Given the holding in this case, it is unnecessary to discuss the validity of the foreclosure sale, i.e., who has valid title to the land or the propriety of the Circuit Court's decision. This Court needs to hold only that the filing of the purported bankruptcy petition, numbered 00-00941, did not give rise to the automatic stay and did not invalidate the foreclosure sale.

Conclusion

11 U.S.C. § 109(g) specifically excludes from those who may be a debtor any individuals who have been a debtor under Title 11 at any time in the preceding 180 days if the individual obtained a voluntary dismissal of the case following a requested relief from the automatic stay. Only a person qualified under § 109 can commence a voluntary bankruptcy case that will invoke the automatic stay. For the reasons stated in this decision and order and from the bench on August 29, 2001, it is the decision of this Court that the purported filing on March 23, 2000 by McKay was a nullity ab initio and did not invoke the automatic stay. Accordingly, it is

ORDERED

That the creditor's motion for summary judgment is GRANTED and the preliminary injunction is DISSOLVED.

NOTES

[1] In re Richard Anthony McKay, No. 00-00941 (Bankr.W.D.Va. July 13, 2000) (order dismissing case).

[2] Rousseau Mortgage Corporation v. Richard McKay, No. 01-000043 (Va.Cir.Ct.

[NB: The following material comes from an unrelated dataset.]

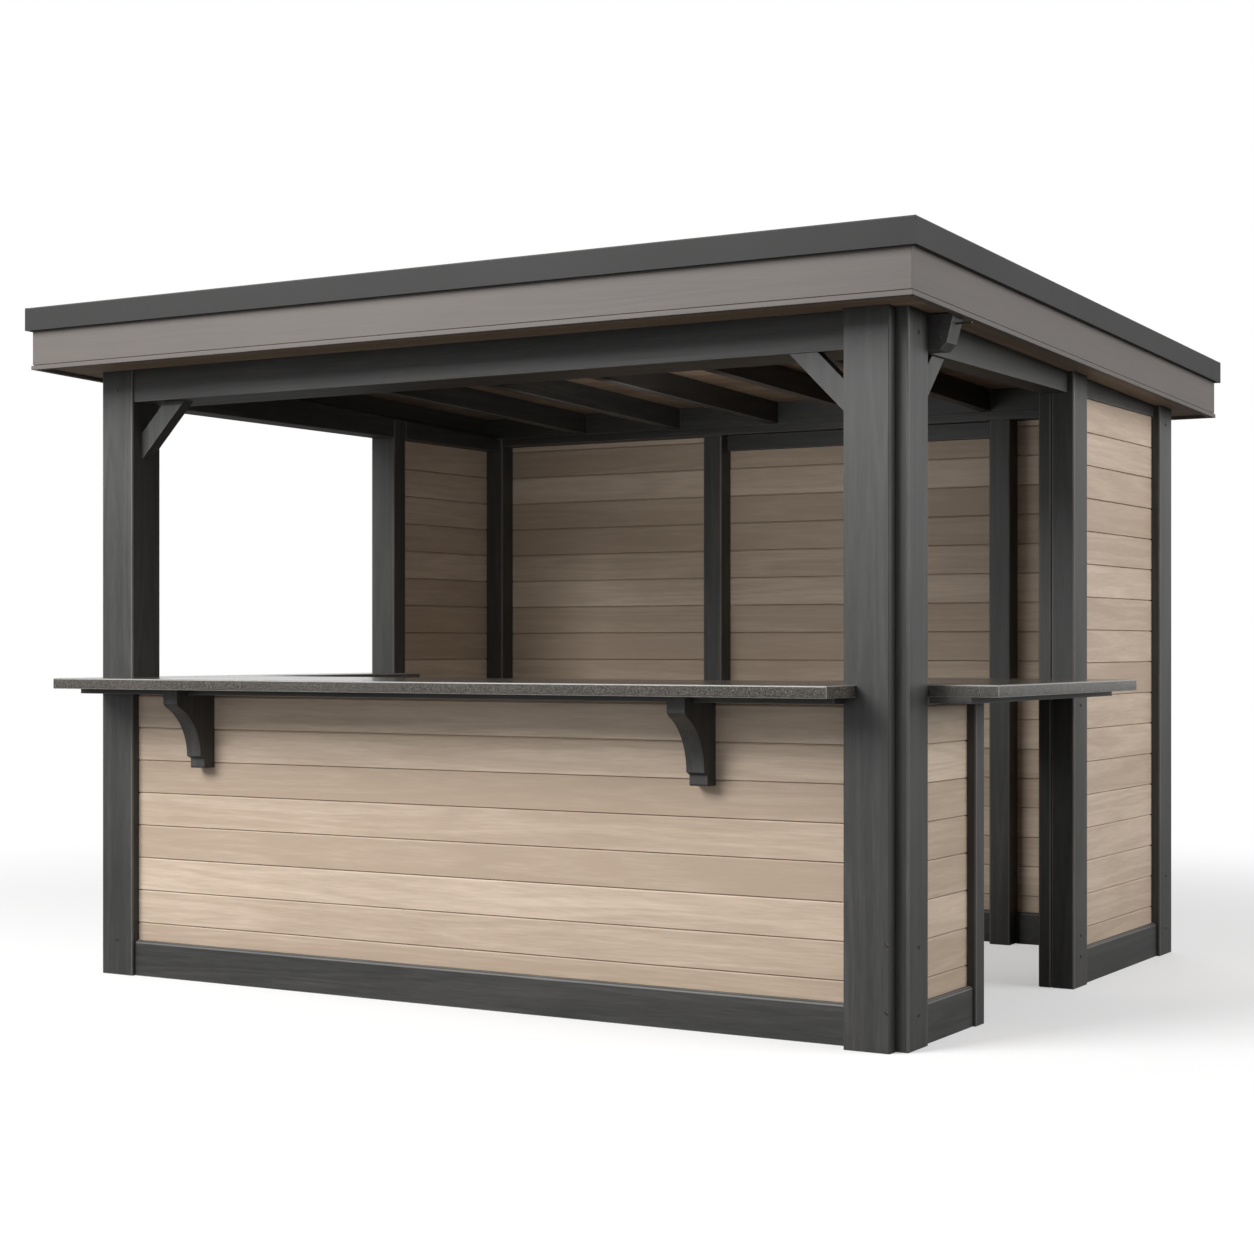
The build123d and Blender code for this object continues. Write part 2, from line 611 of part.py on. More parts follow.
# Soffit boards under the overhang, a little above the foot of the fascia
front_soffit = sloped_bar(soffit_left, soffit_right, -soffit_end, COVER_FRONT, soffit, seat)
front_soffit += sloped_bar(soffit_left, COVER_LEFT, COVER_FRONT, FRONT_FACE, soffit, seat)
front_soffit += sloped_bar(COVER_RIGHT, soffit_right, COVER_FRONT, FRONT_FACE, soffit, seat)
front_soffit += sloped_bar(LEFT_POST_INSIDE, COVER_LEFT, FRONT_FACE, front_beam_face, soffit, seat)
rear_soffit = sloped_bar(soffit_left, soffit_right, REAR_FACE, soffit_end, soffit, seat)
save("front_and_rear_soffit", front_soffit, rear_soffit)
left_soffit = sloped_bar(soffit_left, LEFT_FACE, FRONT_FACE, REAR_FACE, soffit, seat)
left_soffit += sloped_bar(LEFT_FACE, left_beam_face, TIE_BEAM_BACK, LEFT_MID_POST_FRONT, soffit, seat)
left_soffit += sloped_bar(LEFT_FACE, left_beam_face, LEFT_MID_POST_BACK, REAR_POST_FRONT, soffit, seat)
right_soffit = sloped_bar(RIGHT_FACE, soffit_right, FRONT_FACE, REAR_FACE, soffit, seat)
right_soffit += sloped_bar(right_beam_face, RIGHT_FACE, TIE_BEAM_BACK, DOOR_POST_FRONT, soffit, seat)
right_soffit += sloped_bar(right_beam_face, RIGHT_FACE, DOOR_POST_BACK, REAR_POST_FRONT, soffit, seat)
save("side_soffit", left_soffit, right_soffit)


# Fascia and edge trim, mitred at the corners
def fascia_profile():
    """Outline of the fascia as (outward, up) pairs, from the inner foot, with its bead and groove."""
    out = FASCIA_THICKNESS
    bead = out + FASCIA_BEAD_PROUD
    groove_top = FASCIA_BEAD + FASCIA_GROOVE
    return [
        (0, 0),
        (bead, 0),
        (bead, FASCIA_BEAD),
        (out - FASCIA_GROOVE, FASCIA_BEAD),
        (out - FASCIA_GROOVE, groove_top),
        (out, groove_top),
        (out, FASCIA_HEIGHT),
        (0, FASCIA_HEIGHT),
    ]


def trim_profile():
    """Outline of the edge trim: an upright face and a cap over the fascia."""
    out = FASCIA_THICKNESS
    face = out + TRIM_THICKNESS
    foot = FASCIA_SHOWING
    top = foot + TRIM_HEIGHT
    return [
        (out, foot),
        (face, foot),
        (face, top - TRIM_EDGE),
        (face - TRIM_EDGE, top),
        (face - TRIM_CAP_WIDTH, top),
        (face - TRIM_CAP_WIDTH, FASCIA_HEIGHT),
        (out, FASCIA_HEIGHT),
    ]


def mitre(half_run, inner_face, outward_y):
    """A tall wedge in plan that keeps a mitred edge piece, as a cutting shape."""
    reach = CUT_MARGIN / 2
    near = inner_face - reach
    far = inner_face + reach
    points = [
        (-half_run + reach, near),
        (half_run - reach, near),
        (half_run + reach, far),
        (-half_run - reach, far),
    ]
    if outward_y:
        flat = [(x, y, 0) for x, y in points]
    else:
        flat = [(y, x, 0) for x, y in points]
    return extrude(make_face(Polyline(*flat, close=True)), amount=RAFTER_SEAT + CUT_MARGIN, dir=(0, 0, 1))


def edge_along_x(profile, end):
    """Front (end = -1) or rear (end = 1) edge piece."""
    inner = end * soffit_end
    foot = soffit(inner) - FASCIA_DROP
    run = ROOF_RIGHT + CUT_MARGIN
    outline = [(-run, inner + end * out, foot + up) for out, up in profile]
    piece = extrude(make_face(Polyline(*outline, close=True)), amount=2 * run, dir=(1, 0, 0))
    wedge = mitre(soffit_half, soffit_end, True)
    if end < 0:
        wedge = mirror(wedge, Plane.XZ)
    return piece & Pos(soffit_middle, 0, 0) * wedge


def edge_along_y(profile, end):
    """Left (end = -1) or right (end = 1) edge piece, which follows the fall of the roof."""
    inner = soffit_middle + end * soffit_half
    run = ROOF_BACK + CUT_MARGIN
    foot = soffit(-run) - FASCIA_DROP
    outline = [(inner + end * out, -run, foot + up) for out, up in profile]
    length = 2 * run * math.hypot(1, FALL)
    piece = extrude(make_face(Polyline(*outline, close=True)), amount=length, dir=(0, 1, -FALL))
    wedge = mitre(soffit_end, soffit_half, False)
    if end < 0:
        wedge = mirror(wedge, Plane.YZ)
    return piece & Pos(soffit_middle, 0, 0) * wedge


save("front_and_rear_fascia", edge_along_x(fascia_profile(), -1), edge_along_x(fascia_profile(), 1))
save("side_fascia", edge_along_y(fascia_profile(), -1), edge_along_y(fascia_profile(), 1))
save("front_and_rear_trim", edge_along_x(trim_profile(), -1), edge_along_x(trim_profile(), 1))
save("side_trim", edge_along_y(trim_profile(), -1), edge_along_y(trim_profile(), 1))
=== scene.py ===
# %% [markdown]
# # Bar pavilion
# The object is a small timber bar for a garden: dark stained posts and beams, walls of pale boards,
# counters on three sides and a flat roof that falls gently to the back. The CAD model gives every
# rigid part in its place. This script dresses it: it turns the plain walls and ceilings into boards,
# takes the sharpness off the arrises, adds screws, and gives each surface its finish.

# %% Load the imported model
import math
import random

import bmesh
import bpy
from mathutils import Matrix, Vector


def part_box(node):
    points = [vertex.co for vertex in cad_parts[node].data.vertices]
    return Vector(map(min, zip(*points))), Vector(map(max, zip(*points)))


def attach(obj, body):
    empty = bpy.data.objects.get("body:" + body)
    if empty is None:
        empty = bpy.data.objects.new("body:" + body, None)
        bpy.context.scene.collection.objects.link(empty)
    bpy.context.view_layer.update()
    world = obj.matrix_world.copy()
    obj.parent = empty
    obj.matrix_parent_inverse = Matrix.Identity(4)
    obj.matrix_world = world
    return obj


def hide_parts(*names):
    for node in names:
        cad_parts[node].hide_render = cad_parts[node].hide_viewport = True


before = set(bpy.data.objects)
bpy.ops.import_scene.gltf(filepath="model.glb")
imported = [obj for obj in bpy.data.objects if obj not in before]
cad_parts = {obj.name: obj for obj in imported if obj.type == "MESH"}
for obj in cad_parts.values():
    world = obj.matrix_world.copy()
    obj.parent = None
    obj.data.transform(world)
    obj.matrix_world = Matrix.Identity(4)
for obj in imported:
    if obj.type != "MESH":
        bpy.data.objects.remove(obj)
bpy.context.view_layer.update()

print("nodes:", len(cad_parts))

# %% [markdown]
# ## Mesh helpers
# Nearly every added piece is a straight bar with a shaped cross-section: a board, a batten, a strip of
# roofing. One function that sweeps a profile between two ends makes all of them. It is simpler than a
# curve with a bevel object, and it gives clean ends.

# %% Profiles swept into bars
ALONG_X = 0
ALONG_Y = 1
ALONG_Z = 2


def prism(mesh, profile, start, stop, place, tint=0.0):
    """Sweep a closed profile of (across, up) points from start to stop.

    place(run, across, up) gives the point in the object's frame.
    """
    layer = mesh.faces.layers.float.get("tint") or mesh.faces.layers.float.new("tint")
    near = [mesh.verts.new(place(start, across, up)) for across, up in profile]
    far = [mesh.verts.new(place(stop, across, up)) for across, up in profile]
    faces = [mesh.faces.new(near), mesh.faces.new(far)]
    for index in range(len(profile)):
        after = (index + 1) % len(profile)
        faces.append(mesh.faces.new((near[index], near[after], far[after], far[index])))
    for face in faces:
        face[layer] = tint
    return faces


def make_piece(name, build, finish, stands_for=()):
    """Run build(mesh) on an empty mesh and put the result on the object's body."""
    mesh = bmesh.new()
    build(mesh)
    bmesh.ops.recalc_face_normals(mesh, faces=mesh.faces)
    data = bpy.data.meshes.new(name)
    mesh.to_mesh(data)
    mesh.free()
    piece = bpy.data.objects.new(name, data)
    bpy.context.scene.collection.objects.link(piece)
    data.materials.append(finish)
    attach(piece, "root")
    if stands_for:
        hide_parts(*stands_for)
    print(name, "faces:", len(data.polygons))
    return piece


# %% [markdown]
# ## Shader helpers
# Grain, wear and speckle are formulas over the position of a point on the surface. Writing them with
# nodes one at a time is slow to read, so a small class wraps a socket and lets ordinary arithmetic add
# the Math nodes.

# %% Arithmetic on shader sockets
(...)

Roanoke County April 24, 2001) (order validating foreclosure sale and directing McKay to vacate the property).

[3] See In re Richard Anthony McKay, No. 97-04713 (Bankr.W.D.Va.2000). The Court notes that three different motions for relief from the stay were filed before McKay moved the court to dismiss his case. See id. (listing motion # 1 for relief from stay filed on Oct. 29, 1998, motion # 2 for relief from stay filed on November 16, 1998, and motion # 3 for relief from stay filed on Dec. 8, 1998).

[4] Richard Anthony McKay v. Alliance Mortgage Company (In re Richard Anthony McKay), Ch. 7 Case No 01-01986, Adv. No. 01-00084 (Bankr.W.D.Va.2001) (granting preliminary injunction on August 15, 2001).

[5] Sections 302 and 303 govern the commencement of joint and involuntary cases, respectively. These sections likewise impose the requirement that the entity attempting to commence a case is one "that may be a debtor" under the applicable chapter.

[6] The purpose of this section is to provide the courts with a mechanism to limit and control abusive and serial filings. Section 109(g) is not simply jurisdictional, but, in fact, determines eligibility for bankruptcy relief. See Montgomery v. Ryan (In re Montgomery), 37 F.3d 413, 415 n. 5 (8th Cir.1994).

[7] Admittedly, the district court actually affirmed the bankruptcy court's lifting of the stay ab initio pursuant to 11 U.S.C. § 362(d) to validate a foreclosure sale. It is puzzling, however, to square the bankruptcy court's need to lift a stay that never came into effect. It appears that the court was merely responding to a motion to lift the stay from a cautious and risk averse creditor. By filing a motion to lift the stay, a creditor allows the court to determine eligibility under § 109(g), thereby precluding sanctions for actions taken in violation of the stay, if it is in operation.